Rather than elaborating ambitious theories or contributing to the revival of Aristotelian or other classical approaches, I am drawn simply to look at how adjectives like 'ethical' and 'moral', auxiliaries like 'should' and nouns like 'obligation' or 'duty' are actually used in ordinary day-to-day contexts, and the implicit social rules with which such expressions are associated.

Every society, every social group incorporates implicit rules of behavior. These rules (some relating to etiquette or manners, others to morality) can be studied and described like any other aspect of social life.

Prescriptive (as distinct from descriptive) approaches involve the individual actually making or accepting or rejecting moral judgements or using or applying moral language or concepts.

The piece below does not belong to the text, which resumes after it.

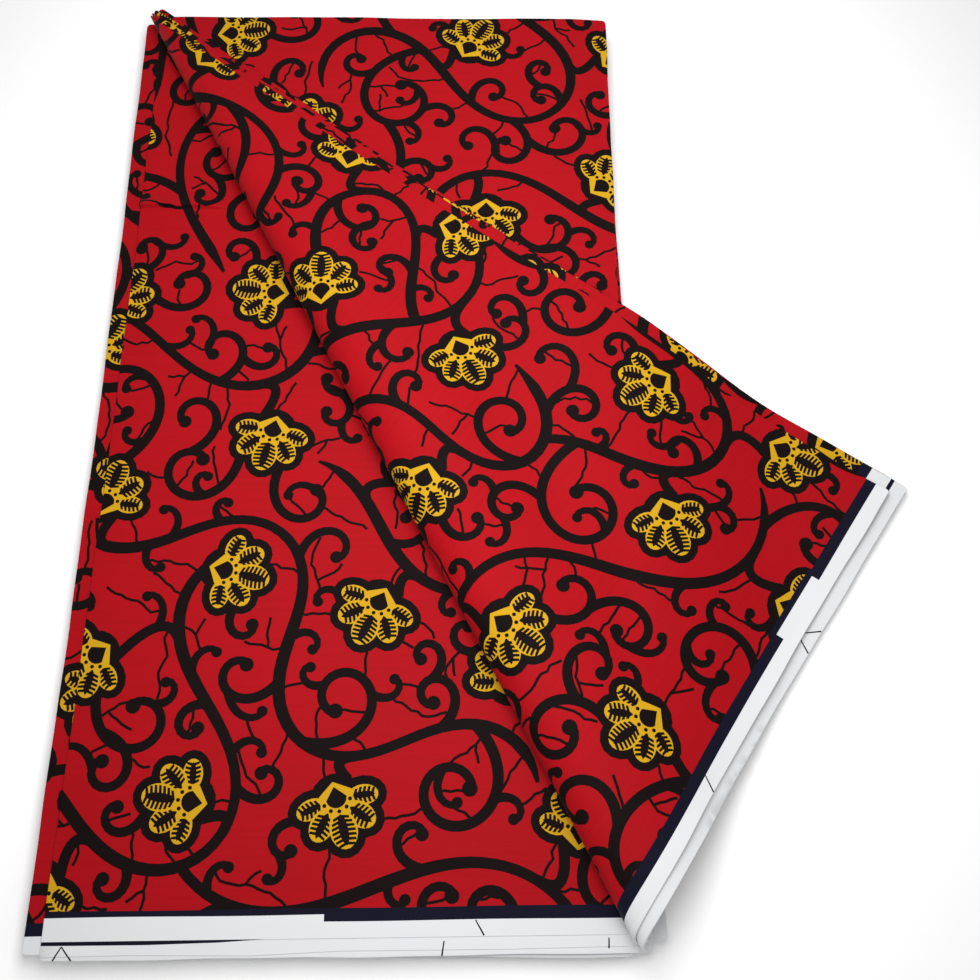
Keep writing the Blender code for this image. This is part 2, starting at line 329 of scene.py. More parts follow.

Deontic logic traditionally divides behaviors into three broad classes: obligatory, impermissible and optional. It's a complex branch of logic, but the real complications and challenges of moral thinking are not so much logical as contextual. Because, obviously, the general situation and the specific position(s) of the individual(s) involved need to be taken into account.

Times have changed since F.H. Bradley wrote his famous essay, 'My station and its duties' [included in his Ethical Studies (1876)], but the basic principle of the contextuality of ethics still applies. A person's duties or obligations derive in large part from (or at least cannot be assessed without taking into account) his or her positions in complex societal, professional and familial structures.

Kant talked about a categorical imperative, but I don't think we can get beyond hypothetical imperatives. In other words, if you (in such and such a situation) want such and such an outcome, do this or that. With respect to social relations, this way of thinking is never straightforward or foolproof, and requires judgement and insight to be applied successfully.

The kind of (implicit) rule-based approach to ethical thinking and manners which I am advocating is consistent with a very modest view of rights. If you break society's implicit rules whenever it suits you, you forfeit your right to the benefits and protections those rules might potentially provide.

The key question in ethics is a first-person question: what should I do (or refrain from doing)? I say this is the key question in ethics, but such a question (and this is reflected in the ambiguity of the word 'should') transcends ethics or morality.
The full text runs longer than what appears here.